Search the data below for the string "object". Extract every line that contains it.

[BEGIN]

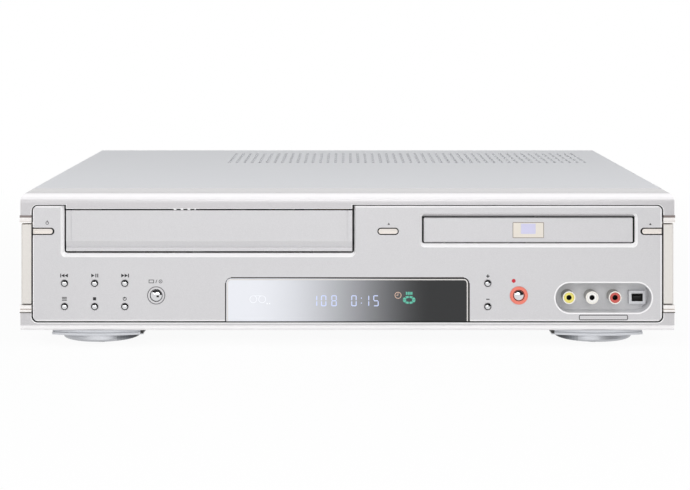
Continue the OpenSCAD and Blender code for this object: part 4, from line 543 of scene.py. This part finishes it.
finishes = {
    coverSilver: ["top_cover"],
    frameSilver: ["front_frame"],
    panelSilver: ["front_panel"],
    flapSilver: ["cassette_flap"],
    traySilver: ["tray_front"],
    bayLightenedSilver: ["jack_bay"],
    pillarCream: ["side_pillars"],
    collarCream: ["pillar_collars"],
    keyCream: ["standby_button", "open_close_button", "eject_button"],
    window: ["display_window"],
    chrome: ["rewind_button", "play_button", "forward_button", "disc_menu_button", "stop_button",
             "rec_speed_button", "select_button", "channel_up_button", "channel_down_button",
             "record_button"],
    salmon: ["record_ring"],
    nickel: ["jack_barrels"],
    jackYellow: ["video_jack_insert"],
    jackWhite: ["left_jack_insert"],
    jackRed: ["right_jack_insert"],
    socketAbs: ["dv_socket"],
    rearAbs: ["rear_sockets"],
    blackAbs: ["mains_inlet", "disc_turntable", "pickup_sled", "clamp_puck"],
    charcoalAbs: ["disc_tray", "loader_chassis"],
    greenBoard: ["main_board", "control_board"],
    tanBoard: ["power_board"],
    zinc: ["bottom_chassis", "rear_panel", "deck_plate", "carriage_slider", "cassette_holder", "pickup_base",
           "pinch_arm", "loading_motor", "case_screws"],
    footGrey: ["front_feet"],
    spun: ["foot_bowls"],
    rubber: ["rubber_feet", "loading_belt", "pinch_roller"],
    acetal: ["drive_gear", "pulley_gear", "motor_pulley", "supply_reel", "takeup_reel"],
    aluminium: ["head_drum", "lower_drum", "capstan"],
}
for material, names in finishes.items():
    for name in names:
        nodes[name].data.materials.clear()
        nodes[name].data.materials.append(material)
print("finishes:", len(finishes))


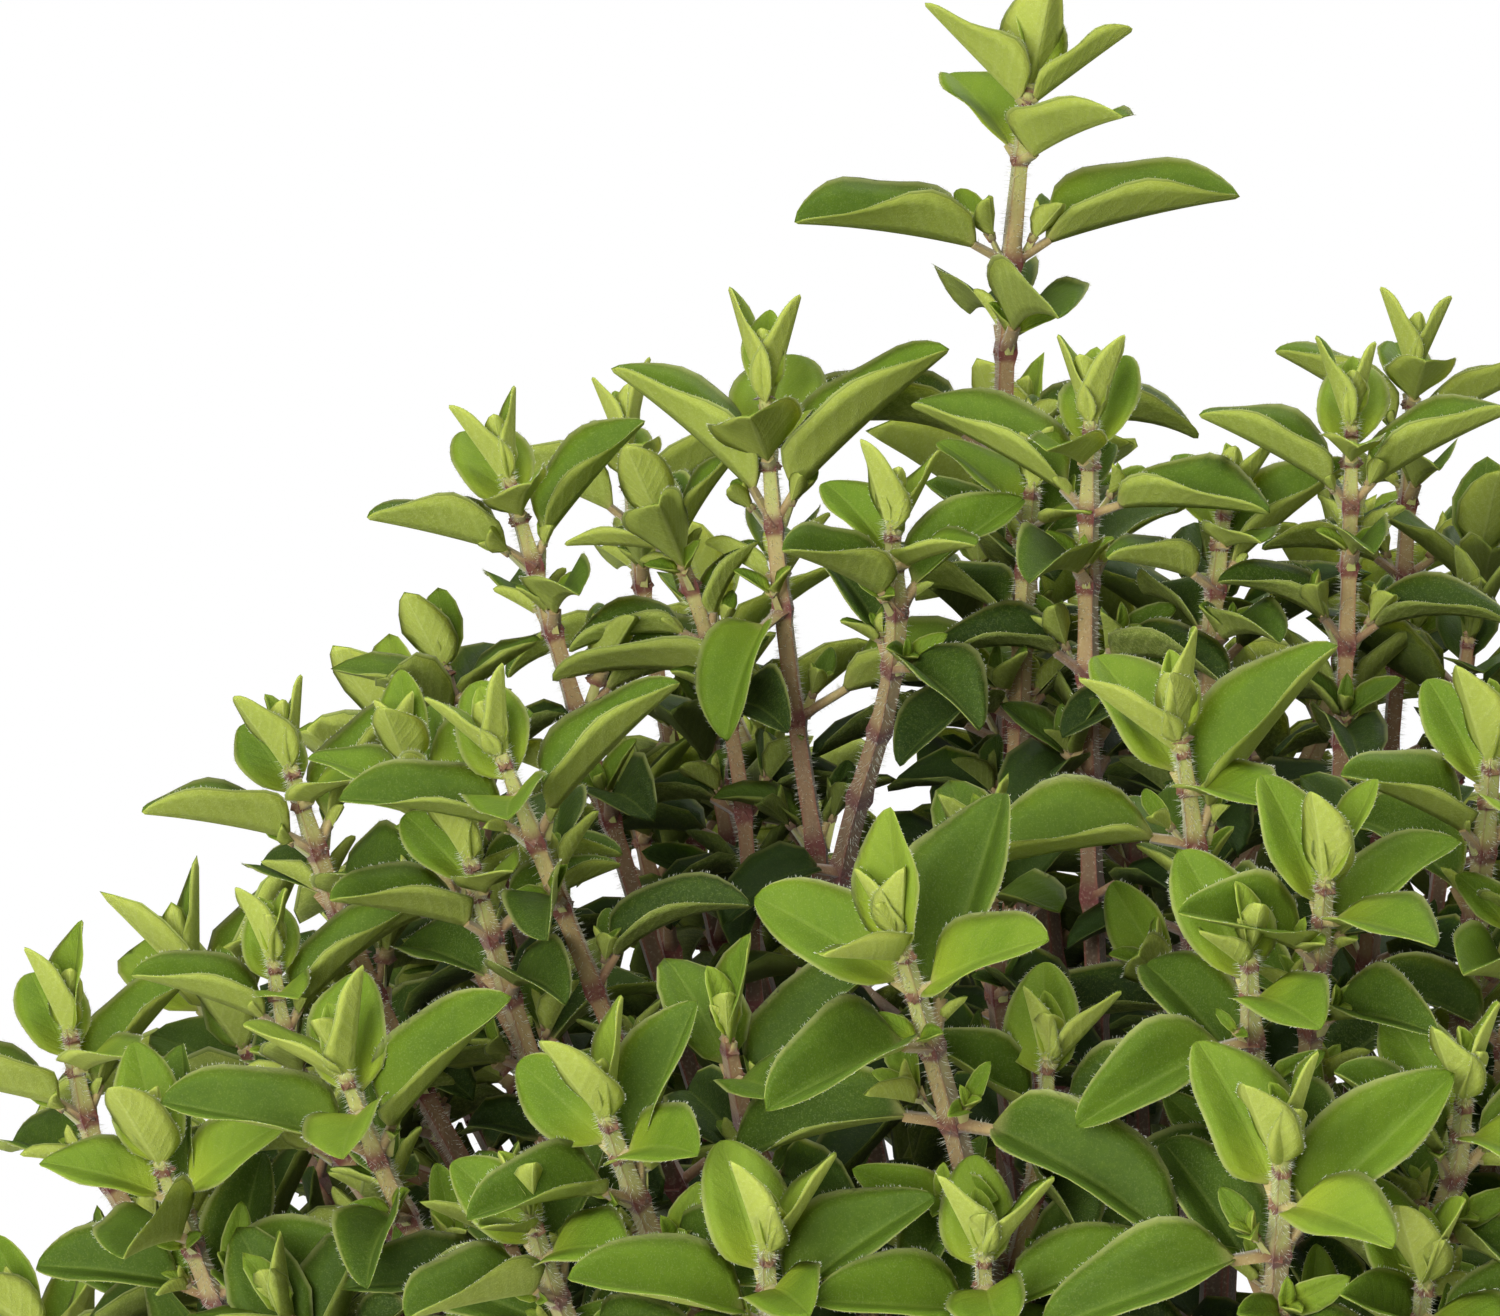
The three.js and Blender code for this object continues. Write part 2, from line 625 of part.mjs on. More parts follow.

[END]

Output of the exercise:
Continue the OpenSCAD and Blender code for this object: part 4, from line 543 of scene.py. This part finishes it.
The three.js and Blender code for this object continues. Write part 2, from line 625 of part.mjs on. More parts follow.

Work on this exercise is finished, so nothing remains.